## BEGIN

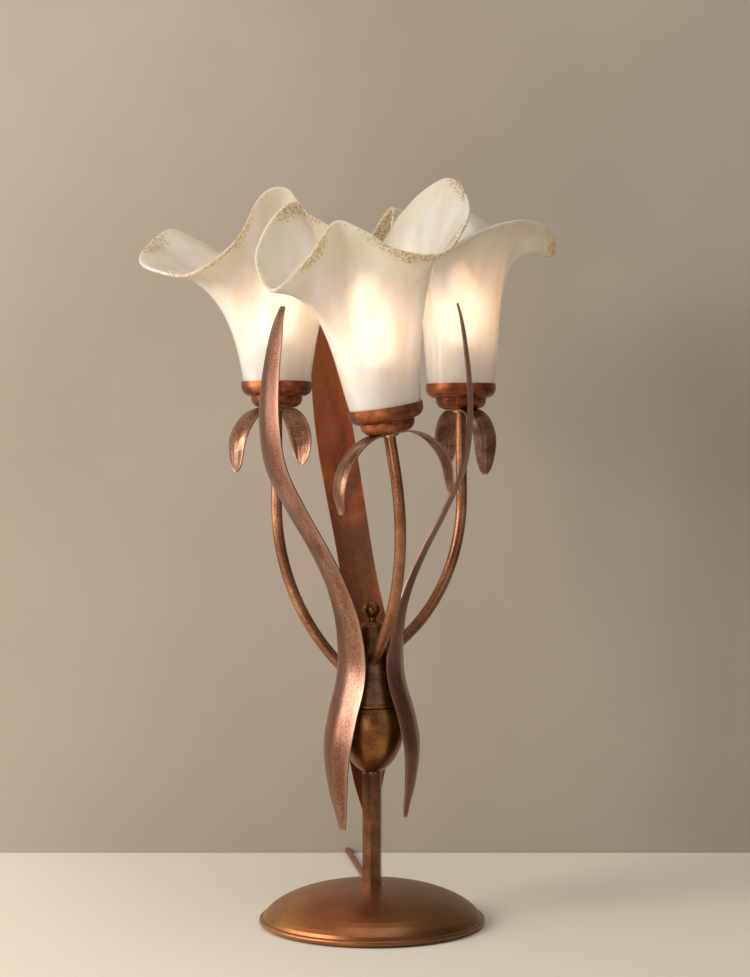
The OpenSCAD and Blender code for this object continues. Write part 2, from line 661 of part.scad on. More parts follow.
function bulb_line(inset) = let (z = bulb_len*0.36, top = bulb_len - inset) concat(
    [[cap_d/2 - 0.8 - inset, -3]],
    [for (a = [0:10:90]) [(cap_d/2 - 0.8) + (bulb_d/2 - cap_d/2 + 0.8)*pow(sin(a), 1.3) - inset,
        1 + (z - 1)*(1 - cos(a))]],
    [for (a = [10:10:80]) let (s = a/90) [(bulb_d/2 - inset)*pow(cos(a), 0.8), z + (top - z)*s]],
    [[0, top]]);

module bulb(i) color(glass) head(i) translate([0, 0, mouth_z + 1]) rotate_extrude() polygon(concat(
    bulb_line(0), [for (k = [len(bulb_line(0)) - 1:-1:0]) bulb_line(0.8)[k]]));

// ================= Glass shades =================

function lip_xyz(table) = [for (p = table) [p[1]*cos(p[0]), p[1]*sin(p[0]), p[2]]];

// A point of the wall's curve from the neck to the lip
function wall_at(t, r, h, f) = let (s = 1 - t,
    neck = [neck_d/2, 1], low = [neck_d/2 + 8, 52], high = [f[0] + f[1]*r, f[2] + f[3]*h])
    neck*s*s*s + 3*low*s*s*t + 3*high*s*t*t + [r, h]*t*t*t;

function shade_section(r, h, f) = let (
    walls = [for (k = [0:wall_steps]) wall_at(k/wall_steps, r, h, f)],
    inner = [for (k = [wall_steps:-1:0]) let (
        a = wall_at(max(0, k/wall_steps - 0.02), r, h, f),
        b = wall_at(min(1, k/wall_steps + 0.02), r, h, f),
        d = (b - a)/norm(b - a)) walls[k] + glass_t*[-d[1], d[0]]],
    low = floor_z - rim_z)
    concat(
        [[floor_hole_d/2, low], [neck_d/2 - 2.6, low], [neck_d/2 - 0.8, low + 2.4]], walls, inner,
        [[neck_d/2 - glass_t - 1, low + glass_t], [floor_hole_d/2, low + glass_t]]);

module shade(i) color(glass) head(i) translate([0, 0, rim_z])
    ring_lofted([for (k = [0:shade_steps - 1]) let (
            p = closed_curve(lip_xyz(lips[i]), k/shade_steps),
            r = norm([p[0], p[1]]), section = shade_section(r, p[2], flares[i]))
        [for (q = section) [q[0]*p[0]/r, q[0]*p[1]/r, q[1]]]]);

// ================= Cord, coil, switch and plug =================

module mains_cord() color("#6b4a34") swept(open_curve(route_out, 3), cord_d, 8);
module switch_cord() color("#6b4a34") swept(open_curve(route_switch, 2), cord_d, 8);
module plug_cord() color("#6b4a34") swept(open_curve(route_plug, 2), cord_d, 8);

coil_wide = coil_rows*cord_d;
coil_high = coil_layers*cord_d;
tie_w = 8;
tie_t = 0.8;
module tie_block(grow) {
    translate([coil_at[0] + coil_d/2 - coil_wide/2 - tie_t/2 - grow, coil_at[1] - tie_w/2 - grow, -1])
        cube([coil_wide + tie_t + 2*grow, tie_w + 2*grow, coil_high + 2]);
}
module cord_coil() color("#6b4a34") difference() {
    translate([coil_at[0], coil_at[1], 0]) rotate_extrude() translate([coil_d/2, 0]) union() {
        translate([-coil_wide/2 + cord_d/2, 0]) square([coil_wide - cord_d, coil_high]);
        translate([-coil_wide/2, cord_d/2]) square([coil_wide, coil_high - cord_d]);
        for (x = [-1, 1], z = [cord_d/2, coil_high - cord_d/2])
            translate([x*(coil_wide - cord_d)/2, z]) circle(d = cord_d, $fn = 24);
    }
    difference() {
        translate([coil_at[0] + coil_d/2 - coil_wide/2 - 2, coil_at[1] - tie_w/2 - fit, -1])
            cube([coil_wide + 4, tie_w + 2*fit, coil_high + 2]);
        translate([coil_at[0] + coil_d/2 - coil_wide/2 + tie_t, coil_at[1] - tie_w, tie_t])
            cube([coil_wide - 2*tie_t, 2*tie_w, coil_high - 2*tie_t]);
    }
}
module coil_tie() color("#26221f") difference() {
    translate([coil_at[0] + coil_d/2 - coil_wide/2, coil_at[1] - tie_w/2, 0])
        cube([coil_wide, tie_w, coil_high]);
    translate([coil_at[0] + coil_d/2 - coil_wide/2 + tie_t - fit, coil_at[1] - tie_w, tie_t - fit])
        cube([coil_wide - 2*tie_t + 2*fit, 2*tie_w, coil_high - 2*tie_t + 2*fit]);
}

rocker_z = switch_h - 4.5;
rocker_len = 20.4;
rocker_w = 10.4;
axle_d = 3;
shell_t = 2;
module at_switch() { translate([switch_at[0], switch_at[1], 0]) children(); }

module switch_outline(inset, z0, z1) {
    r = 8 - inset;
    translate([0, 0, z0]) linear_extrude(z1 - z0) union() {
        square([switch_len - 2*inset - 2*r, switch_w - 2*inset], center = true);
        square([switch_len - 2*inset, switch_w - 2*inset - 2*r], center = true);
        for (x = [-1, 1], y = [-1, 1])
            translate([x*(switch_len/2 - inset - r), y*(switch_w/2 - inset - r)]) circle(r = r, $fn = 48);
    }
}
module switch_bores() {
    translate([0, 0, switch_z]) {
        bar_x(-switch_len/2 - 1, -switch_len/2 + 8, cord_d + 2*fit);
        bar_x(switch_len/2 - 8, switch_len/2 + 1, cord_d + 2*fit);
    }
    for (x = [-1, 1]) translate([x*(switch_len/2 - 12), 0, -1])
        cylinder(h = switch_z + 6, d = axle_d + 2*fit);
}

module switch_base() color("#2b211b") at_switch() difference() {
    switch_outline(0, 0, switch_z);
    translate([-13, -switch_w/2 + shell_t, shell_t]) cube([26, switch_w - 2*shell_t, switch_z]);
    switch_bores();
}
module switch_cover() color("#2b211b") at_switch() difference() {
    switch_outline(0, switch_z, switch_h);
    translate([-13, -rocker_w/2 - 0.6, switch_z - 1])
        cube([26, rocker_w + 1.2, switch_h - switch_z - shell_t + 1]);
    translate([-rocker_len/2 - 1.4, -rocker_w/2 - 0.4, switch_z])
        cube([rocker_len + 2.8, rocker_w + 0.8, switch_h]);
    translate([0, 0, rocker_z]) bar_y(-rocker_w/2 - 3.2, rocker_w/2 + 3.2, axle_d + 4*fit);
    switch_bores();
}
module switch_rocker() color("#120f0d") at_switch() translate([0, 0, rocker_z])
    rotate([0, rocker_travel/2, 0]) {
        translate([0, rocker_w/2, 0]) rotate([90, 0, 0]) linear_extrude(rocker_w) polygon([
            [-rocker_len/2, -1], [-3, -1], [0, -3.6], [3, -1], [rocker_len/2, -1],
            [rocker_len/2, 5.2], [0, 3.4], [-rocker_len/2, 5.2]]);
        bar_y(-rocker_w/2 - 2.8, rocker_w/2 + 2.8, axle_d);
    }
module switch_screws() color("silver") at_switch() for (x = [-1, 1])
    translate([x*(switch_len/2 - 12), 0, 1]) cylinder(h = switch_z + 3, d = axle_d);

module plug_body() color("#2b211b") translate(plug_at) difference() {
    translate([0, 0, -plug_t/2]) linear_extrude(plug_t) polygon([
        [0, -plug_w/2 + 3], [3, -plug_w/2], [plug_len*0.45, -plug_w/2], [plug_len*0.8, -7],
        [plug_len, -6], [plug_len, 6], [plug_len*0.8, 7], [plug_len*0.45, plug_w/2],
        [3, plug_w/2], [0, plug_w/2 - 3]]);
    for (y = [-1, 1]) translate([0, y*plug_pitch/2, 0]) bar_x(-1, 8, pin_d + 2*fit);
}
module plug_pins() color("silver") translate(plug_at) for (y = [-1, 1])
    translate([0, y*plug_pitch/2, 0]) {
        bar_x(-pin_len, 7, pin_d);
        translate([-pin_len, 0, 0]) sphere(d = pin_d, $fn = 32);
    }

base_pad();
base_weight();
base_dome();
base_washer();
base_nut();
cord_bushing();
terminal_block();
feed_lead();
stem_lead();
splice_cap();
centre_rod();
stem_tube();
lower_bowl();
rim_ring();
upper_cone();
ball_finial();
arm(LEFT);  // arm_left
arm(RIGHT);  // arm_right
arm(FRONT);  // arm_front
arm_leads();
arm_nipples();
leaf(0);  // leaf_left
leaf(1);  // leaf_right
leaf(2);  // leaf_back
leaf_studs();
calyx(LEFT);  // calyx_left
calyx(RIGHT);  // calyx_right
calyx(FRONT);  // calyx_front
cup(LEFT);  // cup_left
cup(RIGHT);  // cup_right
cup(FRONT);  // cup_front
cup_nuts();
lampholder(LEFT);  // lampholder_left
lampholder(RIGHT);  // lampholder_right
lampholder(FRONT);  // lampholder_front
shade_rings();
shade(LEFT);  // shade_left
shade(RIGHT);  // shade_right
shade(FRONT);  // shade_front
bulb_caps();
bulb(LEFT);  // bulb_left
bulb(RIGHT);  // bulb_right
bulb(FRONT);  // bulb_front
mains_cord();
cord_coil();
coil_tie();
switch_cord();
plug_cord();
switch_base();
switch_cover();
switch_rocker();
switch_screws();
plug_body();
plug_pins();
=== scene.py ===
# %% [markdown]
# # A three-light tulip table lamp
# This lamp is a copper "plant": a domed foot, a six-sided stem, an egg-shaped body, three bent
# arms with long leaves between them, and three hand-formed glass tulips that glow from inside.
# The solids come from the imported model, and this script dresses them: it rebuilds the free-formed
# pieces with finer skins, lays the cord and gives every surface its finish.

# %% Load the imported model
import math
import bmesh
import bpy
from mathutils import Euler, Matrix, Vector


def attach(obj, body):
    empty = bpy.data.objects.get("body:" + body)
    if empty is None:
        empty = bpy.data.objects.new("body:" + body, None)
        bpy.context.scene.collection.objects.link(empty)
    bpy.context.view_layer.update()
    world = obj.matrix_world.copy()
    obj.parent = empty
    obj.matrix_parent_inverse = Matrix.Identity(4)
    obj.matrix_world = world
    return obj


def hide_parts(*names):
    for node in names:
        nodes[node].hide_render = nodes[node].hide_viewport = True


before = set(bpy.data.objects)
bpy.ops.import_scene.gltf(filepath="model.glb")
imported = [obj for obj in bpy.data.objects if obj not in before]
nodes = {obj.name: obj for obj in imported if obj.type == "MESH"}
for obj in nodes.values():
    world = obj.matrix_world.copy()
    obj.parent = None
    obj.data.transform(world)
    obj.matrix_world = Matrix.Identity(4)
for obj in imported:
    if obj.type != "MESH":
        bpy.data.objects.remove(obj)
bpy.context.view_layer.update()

scene = bpy.context.scene
MM = 0.001

# %% [markdown]
# ## Small tools
# A material is a tree of shader nodes. One function adds a node, sets its values and joins its
# sockets, so a finish reads from top to bottom. Colours are written as hex values, as in a paint
# book, and one function turns them to the linear values that a renderer needs.

# %% Colour and shader-node helpers
def linear(hex_colour, alpha=1.0):
    """An sRGB hex colour as linear red, green, blue and alpha."""
    parts = [int(hex_colour[i:i + 2], 16) / 255 for i in (1, 3, 5)]
    return (*[c / 12.92 if c <= 0.04045 else ((c + 0.055) / 1.055) ** 2.4 for c in parts], alpha)


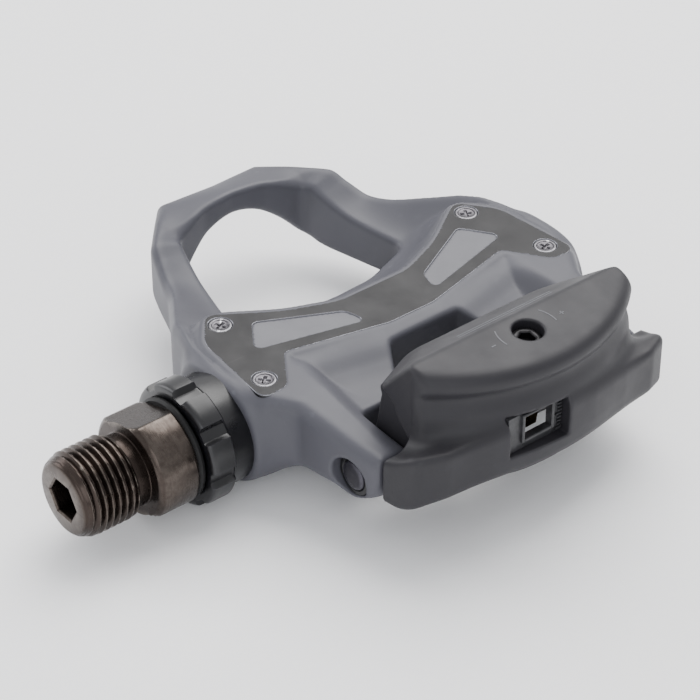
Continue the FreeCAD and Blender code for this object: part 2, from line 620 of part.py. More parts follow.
# -------------------------------------------------------------- 16 plate screws
screws = []
for sx in ("front", "rear"):
    for s, side in ((1, "in"), (-1, "out")):
        tag = "%s_%s" % (sx, side)
        head = doc.addObject("Part::Cylinder", "head_" + tag)
        head.setExpression("Radius", ex("screw_head_rad"))
        head.setExpression("Height", ex("screw_head_len"))
        shank = doc.addObject("Part::Cylinder", "shank_" + tag)
        shank.setExpression("Radius", ex("screw_shank_rad", 1, -0.02))
        shank.setExpression("Height", ex("screw_%s_len" % sx))
        drive1 = doc.addObject("Part::Box", "slot_a_" + tag)
        drive2 = doc.addObject("Part::Box", "slot_b_" + tag)
        for d, (lx, ly) in ((drive1, (2.2, 0.5)), (drive2, (0.5, 2.2))):
            d.Length, d.Width, d.Height = lx, ly, 0.8
        x, y = D["screw_%s_x" % sx], s * D["screw_%s_y" % sx]
        zt = D["deck_z"] - 0.05
        head.Placement = Placement(Vector(x, y, zt - D["screw_head_len"]), Rotation())
        head.setExpression(".Placement.Base.x", ex("screw_%s_x" % sx))
        head.setExpression(".Placement.Base.y", ex("screw_%s_y" % sx, s))
        head.setExpression(".Placement.Base.z", "Dims.deck_z - 0.05 - Dims.screw_head_len")
        shank.Placement = Placement(Vector(x, y, zt - D["screw_head_len"] - D["screw_%s_len" % sx]), Rotation())
        shank.setExpression(".Placement.Base.x", ex("screw_%s_x" % sx))
        shank.setExpression(".Placement.Base.y", ex("screw_%s_y" % sx, s))
        shank.setExpression(".Placement.Base.z", "Dims.deck_z - 0.05 - Dims.screw_head_len - Dims.screw_%s_len" % sx)
        drive1.Placement = Placement(Vector(x - 1.1, y - 0.25, zt - 0.55), Rotation())
        drive2.Placement = Placement(Vector(x - 0.25, y - 1.1, zt - 0.55), Rotation())
        f = doc.addObject("Part::Fuse", "screw_blank_" + tag)
        f.Base, f.Tool = head, shank
        f2 = doc.addObject("Part::Fuse", "drive_" + tag)
        f2.Base, f2.Tool = drive1, drive2
        c = doc.addObject("Part::Cut", "screw_" + tag)
        c.Base, c.Tool = f, f2
        screws.append(c)
comp = doc.addObject("Part::Compound", "plate_screws")
comp.Label = "plate_screws"
comp.Links = screws
doc.recompute()
centre(comp)

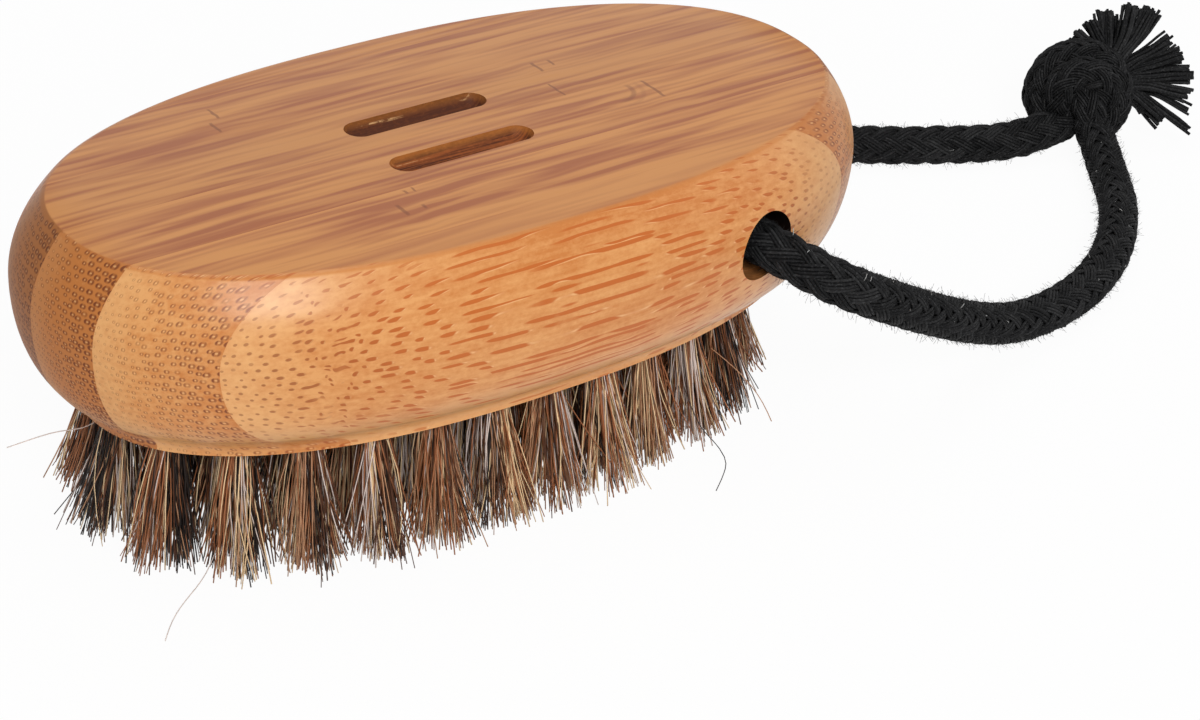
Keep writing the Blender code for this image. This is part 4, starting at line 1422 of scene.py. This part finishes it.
@dataclass
class Knot:
    """Both ends of the cord in one overhand knot: bands of braid wrapped over a round heart.

    Points are given in millimetres from the knot's middle, along its own three directions: to the
    right, up, and out of the side that the photograph shows. A clump of the tassel's ribbons is where
    its tips are from the root, to the right and up, and how many ribbons it has.
    """

    centre: Triple = (0.1112, 0.0148, 0.0074)
    cord_radius: float = 2.3 * MM
    pitch: float = 20.0 * MM
    yarn_radius: float = 0.175 * MM
    step: float = 0.5 * MM
    heart_radius: float = 4.7 * MM
    heart_share: float = 0.97
    shift: Triple = (-0.6, -0.5, 0.0)
    bands: tuple[tuple[Triple, ...], ...] = (
        ((-2.0, -2.8, -1.0), (-4.2, -3.0, 0.4), (-4.9, -0.4, 1.1), (-3.9, 2.9, 1.4), (-1.0, 4.6, 1.3),
         (2.4, 4.2, 1.5), (4.5, 1.9, 1.9), (4.8, -1.3, 1.7), (3.3, -4.0, 0.9), (0.8, -3.6, -1.5)),
        ((-2.6, -2.8, 0.6), (-3.0, -0.8, 3.2), (-1.9, 1.2, 4.4), (0.5, 2.0, 4.7), (2.6, 1.1, 4.1),
         (3.3, -1.0, 2.8), (2.4, -2.6, 0.2)),
        ((4.0, -2.4, 0.4), (4.7, 0.8, -1.6), (3.0, 3.6, -2.8), (-0.4, 4.2, -3.2), (-3.6, 2.6, -3.0),
         (-4.8, -0.4, -2.2), (-3.8, -3.0, -1.0)),
        ((-3.4, 2.6, -0.8), (-3.4, 0.8, -3.4), (-1.0, -1.4, -4.7), (2.2, -1.8, -4.2), (4.3, 0.2, -2.6),
         (4.2, 2.8, -0.4)),
    )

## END

SHORT EXERCISE >> Starting at the first line of the material above, reproduce each line exactly up to and including the line with "[[neck_d/2 - glass_t".

RESULT FOR THIS EXERCISE >>
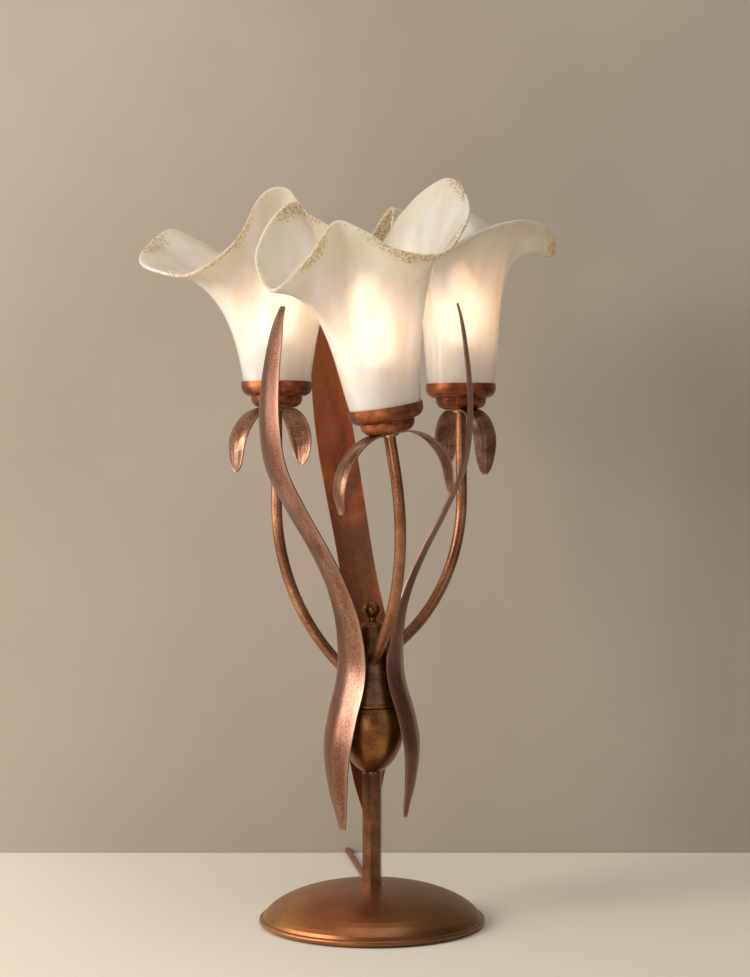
The OpenSCAD and Blender code for this object continues. Write part 2, from line 661 of part.scad on. More parts follow.
function bulb_line(inset) = let (z = bulb_len*0.36, top = bulb_len - inset) concat(
    [[cap_d/2 - 0.8 - inset, -3]],
    [for (a = [0:10:90]) [(cap_d/2 - 0.8) + (bulb_d/2 - cap_d/2 + 0.8)*pow(sin(a), 1.3) - inset,
        1 + (z - 1)*(1 - cos(a))]],
    [for (a = [10:10:80]) let (s = a/90) [(bulb_d/2 - inset)*pow(cos(a), 0.8), z + (top - z)*s]],
    [[0, top]]);

module bulb(i) color(glass) head(i) translate([0, 0, mouth_z + 1]) rotate_extrude() polygon(concat(
    bulb_line(0), [for (k = [len(bulb_line(0)) - 1:-1:0]) bulb_line(0.8)[k]]));

// ================= Glass shades =================

function lip_xyz(table) = [for (p = table) [p[1]*cos(p[0]), p[1]*sin(p[0]), p[2]]];

// A point of the wall's curve from the neck to the lip
function wall_at(t, r, h, f) = let (s = 1 - t,
    neck = [neck_d/2, 1], low = [neck_d/2 + 8, 52], high = [f[0] + f[1]*r, f[2] + f[3]*h])
    neck*s*s*s + 3*low*s*s*t + 3*high*s*t*t + [r, h]*t*t*t;

function shade_section(r, h, f) = let (
    walls = [for (k = [0:wall_steps]) wall_at(k/wall_steps, r, h, f)],
    inner = [for (k = [wall_steps:-1:0]) let (
        a = wall_at(max(0, k/wall_steps - 0.02), r, h, f),
        b = wall_at(min(1, k/wall_steps + 0.02), r, h, f),
        d = (b - a)/norm(b - a)) walls[k] + glass_t*[-d[1], d[0]]],
    low = floor_z - rim_z)
    concat(
        [[floor_hole_d/2, low], [neck_d/2 - 2.6, low], [neck_d/2 - 0.8, low + 2.4]], walls, inner,
        [[neck_d/2 - glass_t - 1, low + glass_t], [floor_hole_d/2, low + glass_t]]);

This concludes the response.